With Carpenter fouled out, Frye took over as the aggressor on offense, and his emphatic dunk with one minute remaining was the exclamation point that Nicholls roared into the second round with.
“What a remarkable effort by the guys in our program, against all odds to pull it together,” Piper said. “For 48 hours we were as good as anyone in the tournament. I thought we represented Nicholls well.”
The Colonels stepped back on the court at the Merrill Center in Katy, Texas, less than 24 hours after the win and took on the Bearkats of SHSU. The Colonels lost the previous matchup of the two teams in January by 11 points in Huntsville, Texas.
The Colonels looked to be suffering from tight legs early, as SHSU jumped out to an eight-point lead before the Colonels scored their first basket. Nicholls had to find a way to survive until halftime as their best defensive player and conference leader in blocks, Liam Thomas. Carpenter, the Colonels second leading scorer, was also forced to the bench with foul trouble only eight minutes into the half.
In stepped graduate-transfer Kyle Caudill, who was forced into his most impactful minutes of the season, contributing eight points in the first half. Despite having more turnovers in the first five minutes than shot attempts, the Colonels’ Quinton Thomas channeled the talents of his uncle Chauncey “Mr. Big Shot” Billups. Quinton Thomas hit back-to-back three pointers that sparked Nicholls offense.
“The teams that win in March can bring in a guy who plays eight or nine minutes a night, has to play 16 minutes and he is productive,” Piper said. “Quinton and Kyle came up huge in that game, and these are guys that didn’t get to play some nights. They saw a void and stepped in and filled them.”
Nicholls was unable to gain the lead after tying the score at 21 with seven minutes left, and trailed at by four at halftime. Both teams came out sluggish to start the second half, combining to start 0-12 from the field. However, the intensity was turned back up with seven minutes remaining.
Nicholls took the lead on two good free throws by Tre O’Neal with two minutes to go, and extended the lead to three with two more free-throws by Liam Thomas. But the Bearkats responded with a three-pointer on the other end, and then took a two point on a bucket in the paint with 17 seconds remaining in the game.

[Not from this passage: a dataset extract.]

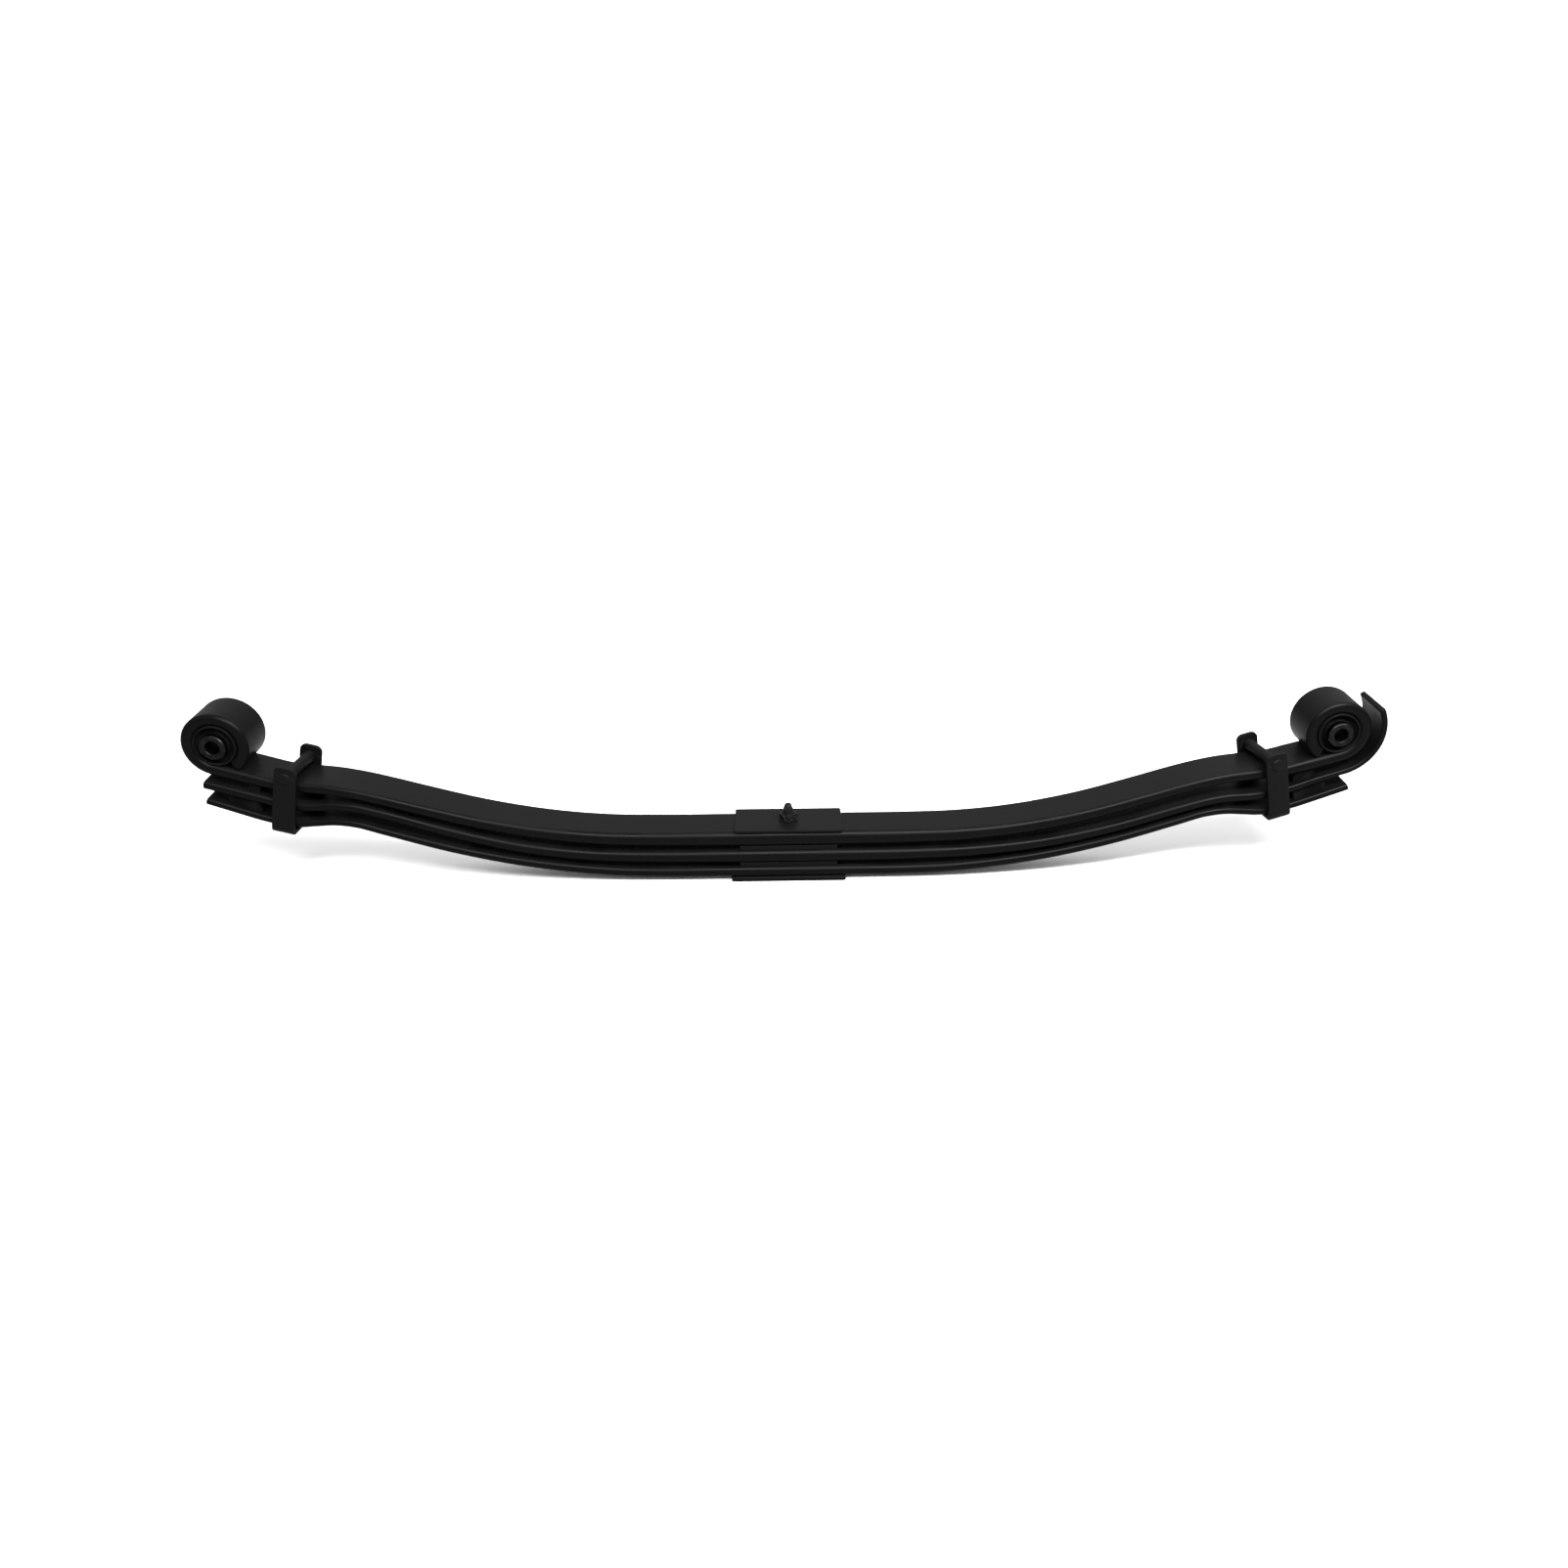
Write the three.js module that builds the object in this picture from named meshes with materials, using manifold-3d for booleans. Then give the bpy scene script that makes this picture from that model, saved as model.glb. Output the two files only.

Carpenter got the ball on a handoff at on the edge of the Southland Conference logo, deep in behind the three-point line, and let go a shot that seemed to hang in the air suspended in time. The swish of the ball going threw the net gave Nicholls a one point lead with eight seconds left and seemed to extend the Colonels time at the dance on more night.
However, freshman Dakarai Henderson drove the length of the court and made a contested layup against Carpenter and Liam Thomas, ending Nicholls’ season and striking midnight for the Colonels’ Cinderella story.
“It was difficult to talk to them, It was very emotional for me because I was bursting with pride,” Piper said. “The way we lost the game, to be so close, I felt like a parent watching their child in pain and I wanted to take pain from them.”
Piper used the two games to talk life lessons to his players in post-game locker room talks. He told them that in life, you may want things very badly and work your hardest to achieve those goals but you still may not get it. The lesson becomes how does a person respond when facing that adversity.
“Honestly, there was no place I’d rather been than in that locker room with those guys at that moment, whether celebrating a victory or consoling them after the loss,” Piper said. “There was such pride in who they were and what they had become.”